I love this book so much I gave it to my cats to cuddle, which would have made a more impressive visual if I hadn't gotten the kindle version.
I love this book so much I gave it to my cats to cuddle, which would have made a more impressive visual if I hadn’t gotten the kindle version.

I don’t even know where to start.  This book was fun to read and I felt like I learned a lot.  It covered both the specific facts of Robert Koch’s quest to prove germ theory and cure tuberculosis, and provided a good general sense of how science and medicine move forward and don’t.

A couple of specifically interesting points: doctors fought germ theory tooth and nail.  They also rejected stethoscopes as technological interlopers to be disposed of because they threatened the doctors importance, while using so many leaches prosperous countries had to import them.  The naive interpretation is “doctors are idiots, their reluctant to use quantified self data is proof they haven’t changed.”  This is the first time I’ve seen any hint as to why they found germ theory so implausible.  In the particular case of tuberculosis, everyone was exposed all the time, and it took the infection years to become symptomatic.  Preventing any one exposure wouldn’t have had noticeable results.  Another early-identified bacteria was Anthrax, which didn’t follow a typical exposure pattern either.  The doctors still come out looking pretty bad for refusing to wash their hands between autopsies and childbirth, but marginally less than they might have.

I knew this already, but it was good to have a reminder that the first person to suggest the germ theory of disease, Ignez Summelweis, died in an insane asylum.  This either means that people with truly visionary ideas can be broken when we reject them, or germ theory was so crazy it took a crazy person to see it.  Goetz doesn’t mention it but according to my dad Summelweis was also an asshole, which I try to remind myself every time someone mean says something I disagree with.

Remember last week when I suggested using microchips to force people to finish their antibiotics?  Several friends seriously questioned the effect of that, since they didn’t estimate the contribution of unfinished antibiotics to antibiotic resistance as very high.  The Remedy says that the current protocol for drug resistant TB is to have a medic visit a patient every day for 6 -24 months to observe them taking their pills, because drug resistant TB is that big a problem and the pills are that unpleasant.  So at least in that situation swallowable microchips would be an enormous improvement.

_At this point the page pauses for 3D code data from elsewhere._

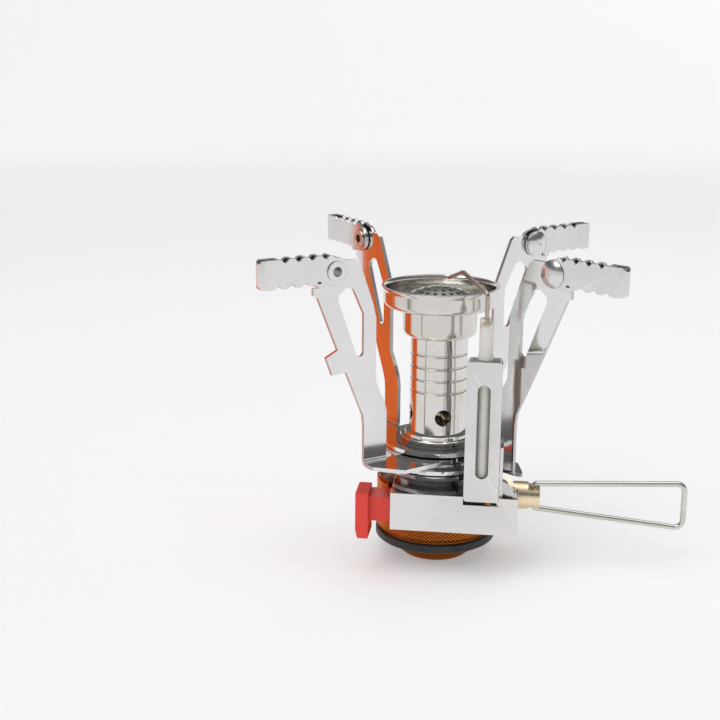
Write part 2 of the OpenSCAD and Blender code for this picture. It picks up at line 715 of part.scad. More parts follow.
// Front view of the long slot
module shield_slot() {
    low = box_top + 5 + slot_w / 2;
    high = shield_top - 5.7 - slot_w / 2;
    translate([0, low]) circle(r = slot_w / 2);
    translate([0, high]) circle(r = slot_w / 2);
    translate([-slot_w / 2, low]) square([slot_w, high - low]);
}

module ceramic_insulator() {
    hollow_r = electrode_d / 2 + seat_gap;
    color("white") translate([shield_x, ceramic_y, 0]) difference() {
        union() {
            translate([0, 0, ceramic_foot]) cylinder(r = ceramic_d / 2, h = ceramic_top - ceramic_foot);
            translate([0, 0, shield_top + 0.2]) cylinder(r = ceramic_d / 2 + 0.2, h = 0.8);
        }
        translate([0, 0, ceramic_foot - 1]) cylinder(r = hollow_r, h = ceramic_top - ceramic_foot + 2);
        translate([0.9, -3, ceramic_top - 1.1]) cube([3, 6, 3]);
    }
}

module electrode() {
    aim = atan2(-ceramic_y, -shield_x);
    pts = [[0, ceramic_foot + 1], [0, rim_z + 1.6], [11.2, rim_z + 5], [17.4, rim_z + 2.6]];
    color("gray") translate([shield_x, ceramic_y, 0]) rotate([0, 0, aim])
        swept_wire(rounded(pts, [1.2, 1.2]), electrode_d / 2, 12);
}

// Route of the igniter's lead, from the piezo terminal to the foot of the electrode
lead_r = 0.7;
lead_pts = [[14, -15, 17], [15, -15, 17], [15.7, -15.2, 17.5], [15.9, -15.6, 18.4], [15.5, -16, 19.4],
            [14.7, -16.5, 20.5], [13.9, -16.9, 21.7], [13.2, -17.2, 23], [12.7, -17.5, 24.3],
            [12.5, -17.6, 25.6], [12.5, -17.6, 27.05]];

module ignition_lead() {
    color("dimgray") swept_wire(lead_pts, lead_r, 8);
}

module piezo_case() {
    length = case_left + case_right;
    depth = case_front - case_back;
    height = case_top - case_bottom;
    color("dimgray") difference() {
        translate([-case_left, -case_front, case_bottom]) cube([length, depth, height]);
        translate([-case_left - 1, -case_front + case_wall, case_bottom + case_wall])
            cube([length + 1 - case_wall, depth - 2 * case_wall, height - 2 * case_wall]);
        x_cut = case_right - 2;
        translate([x_cut, -15, 17]) rotate([0, 90, 0]) cylinder(r = lead_r + 0.1, h = 3);
    }
}

module piezo_crystal() {
    color("white") translate([8, -stem_y, stem_z]) rotate([0, 90, 0]) cylinder(r = 2.2, h = 4.4);
}

// Strike block inside the stem, hollow at its nose for the spring
module piezo_hammer() {
    tail = button_nose + eps;
    color("gray") difference() {
        translate([tail, -stem_y, stem_z]) rotate([0, 90, 0]) cylinder(r = 2.4, h = 5);
        translate([tail + 0.8, -stem_y, stem_z]) rotate([0, 90, 0]) cylinder(r = 1.9, h = 6);
    }
}

// Spring in the hammer's nose, drawn at its pressed length against the crystal
module piezo_spring() {
    coils = 6;
    coil_r = 1.4;
    wire_r = 0.2;
    first = button_nose + 0.8 + button_travel + wire_r + 0.15;
    pitch = (8 - wire_r - 0.02 - first) / (coils - 1);
    color("gray") for (n = [0:coils - 1]) translate([first + n * pitch, -stem_y, stem_z])
        rotate([0, 90, 0]) rotate_extrude() translate([coil_r, 0]) circle(r = wire_r, $fn = 24);
}

button_nose = -case_left + 3.4;

module ignition_button() {
    cap_right = -box_left - cap_gap;
    cap_w = 8.4;
    cap_slant = 2.2;
    foot = box_top - 0.4 - cap_h;
    color("red") {
        translate([cap_right - cap_t, cap_w - box_front - 0.4, foot]) rotate([90, 0, 0])
            linear_extrude(cap_w) polygon([[0, cap_slant], [cap_slant / 4, 0], [cap_t, 0],
                [cap_t, cap_h], [0, cap_h]]);
        translate([cap_right - eps, -stem_y - stem_w / 2, stem_z - stem_h / 2])
            cube([button_nose - cap_right, stem_w, stem_h]);
    }
}

valve_body();
seat_ring();
thread_seal();
pin_depressor();
neck_spigot();
gas_jet();
gland_nut();
spindle_seal();
valve_spindle();
spindle_head();
valve_handle();
base_washer();
thin_washers();
arm_spacer();
igniter_box();
electrode_shield();
ceramic_insulator();
electrode();
ignition_lead();
piezo_case();
piezo_crystal();
piezo_hammer();
piezo_spring();
ignition_button();
burner_tube();
burner_cup();
flame_screen();
flame_plate();
pot_arm(0);  // front_left_arm
pot_arm(1);  // front_right_arm
pot_arm(2);  // back_right_arm
pot_arm(3);  // back_left_arm
pot_rivet(0);  // front_left_rivet
pot_rivet(1);  // front_right_rivet
pot_rivet(2);  // back_right_rivet
pot_rivet(3);  // back_left_rivet
pot_tip(0);  // front_left_tip
pot_tip(1);  // front_right_tip
pot_tip(2);  // back_right_tip
pot_tip(3);  // back_left_tip
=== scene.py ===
import json
import math

import bmesh
import bpy
from mathutils import Matrix, Vector


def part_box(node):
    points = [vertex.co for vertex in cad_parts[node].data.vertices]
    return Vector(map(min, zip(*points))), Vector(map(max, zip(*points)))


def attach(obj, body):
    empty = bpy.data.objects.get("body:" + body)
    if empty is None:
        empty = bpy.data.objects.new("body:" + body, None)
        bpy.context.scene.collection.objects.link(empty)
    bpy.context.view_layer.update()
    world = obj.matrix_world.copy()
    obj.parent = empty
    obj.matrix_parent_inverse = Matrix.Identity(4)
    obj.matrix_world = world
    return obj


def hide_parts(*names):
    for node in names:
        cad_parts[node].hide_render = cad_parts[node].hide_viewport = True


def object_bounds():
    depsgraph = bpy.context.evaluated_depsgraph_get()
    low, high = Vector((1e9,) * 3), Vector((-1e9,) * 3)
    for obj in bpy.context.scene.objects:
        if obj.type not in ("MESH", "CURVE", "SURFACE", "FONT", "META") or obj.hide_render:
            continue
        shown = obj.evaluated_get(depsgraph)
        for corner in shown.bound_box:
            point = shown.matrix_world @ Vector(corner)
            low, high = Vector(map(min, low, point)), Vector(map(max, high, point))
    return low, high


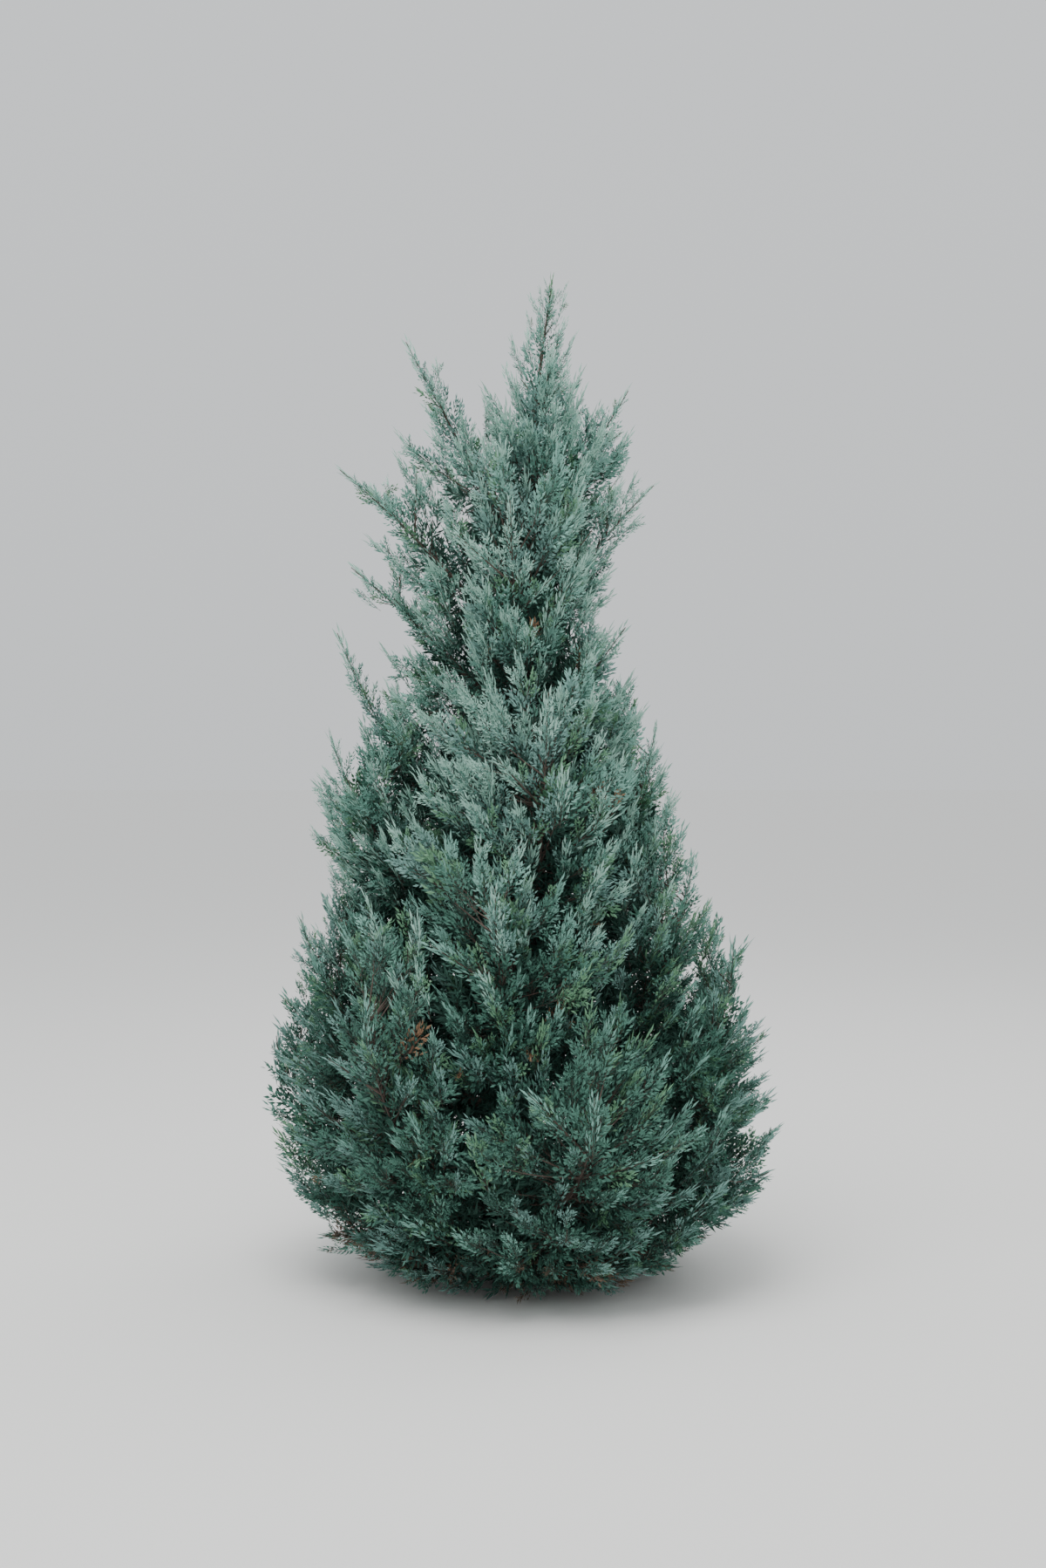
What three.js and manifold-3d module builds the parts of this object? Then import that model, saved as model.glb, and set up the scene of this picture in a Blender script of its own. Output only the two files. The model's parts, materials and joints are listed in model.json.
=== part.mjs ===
// A blue upright juniper, rooted in the ground: one leader that leans at the top, ascending boughs, and
// feathery masses of sprays. Millimetres, +Z up. The origin is the middle of the flat cut under the trunk,
// at ground level. The crown is seen from -Y, with left at -X and right at +X.
import * as THREE from 'three';
import { mergeVertices } from 'three/addons/utils/BufferGeometryUtils.js';
import Module from 'manifold-3d';

const wasm = await Module();
wasm.setup();

// Driving dimensions

const treeHeight = 2616;
const gap = 0.3;
const slightest = 0.02;
const seed = 71;
const goldenTurn = Math.PI * (3 - Math.sqrt(5));
const up = new THREE.Vector3(0, 0, 1);

const trunkSizes = {
  top: 2450,
  footRadius: 36,
  tipRadius: 3,
  flare: 20,
  flareHeight: 80,
  flareLobes: 5,
  lobeDepth: 0.16,
  leanFrom: 1980,
  lean: 87,
  leanBend: 1.2,
  sway: 9,
  swayLength: 1500,
  sides: 10,
  rings: 12,
};

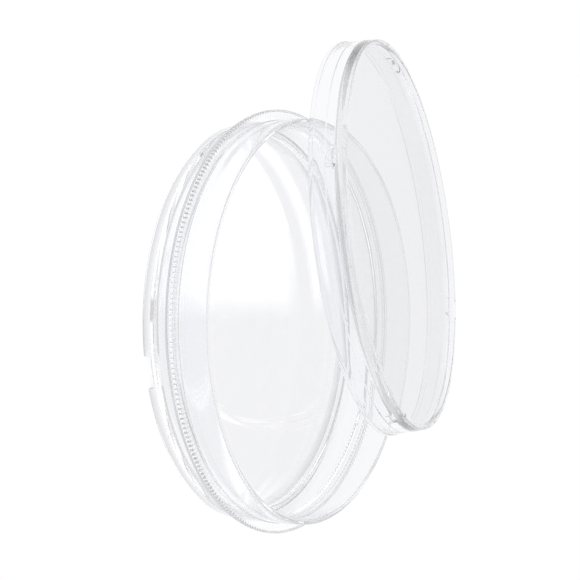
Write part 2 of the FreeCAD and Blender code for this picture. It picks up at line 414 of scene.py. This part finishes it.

Apparently syphilis is always the [nationality] disease, where the nationality is not the speaker’s.  French is the most popular, but far from the only

I’ve always found the methods section the most boring of any paper or textbook.  I want to know what we learned, not how.  But The Remedy (and to a lesser extent Neanderthal Man, which I reviewed last week) made it seem interesting.  I’m still not terribly interested in microscopy, but it was deeply interesting to see how advances in technology enabled scientific advances.  Using or inventing new technology is how you move the world forward.  And when I thought about it, the modern field that most reminds me of the wide-open-ness of microbiology in the mid 1800s is programming.  That is where I get the most sense of possibility.  I still really care about translational health (in fact this book taught me that that is the word for what I am trying to do with this blog) and mental health, but I am feeling more and more like staying in programming would be the best way to accomplish that.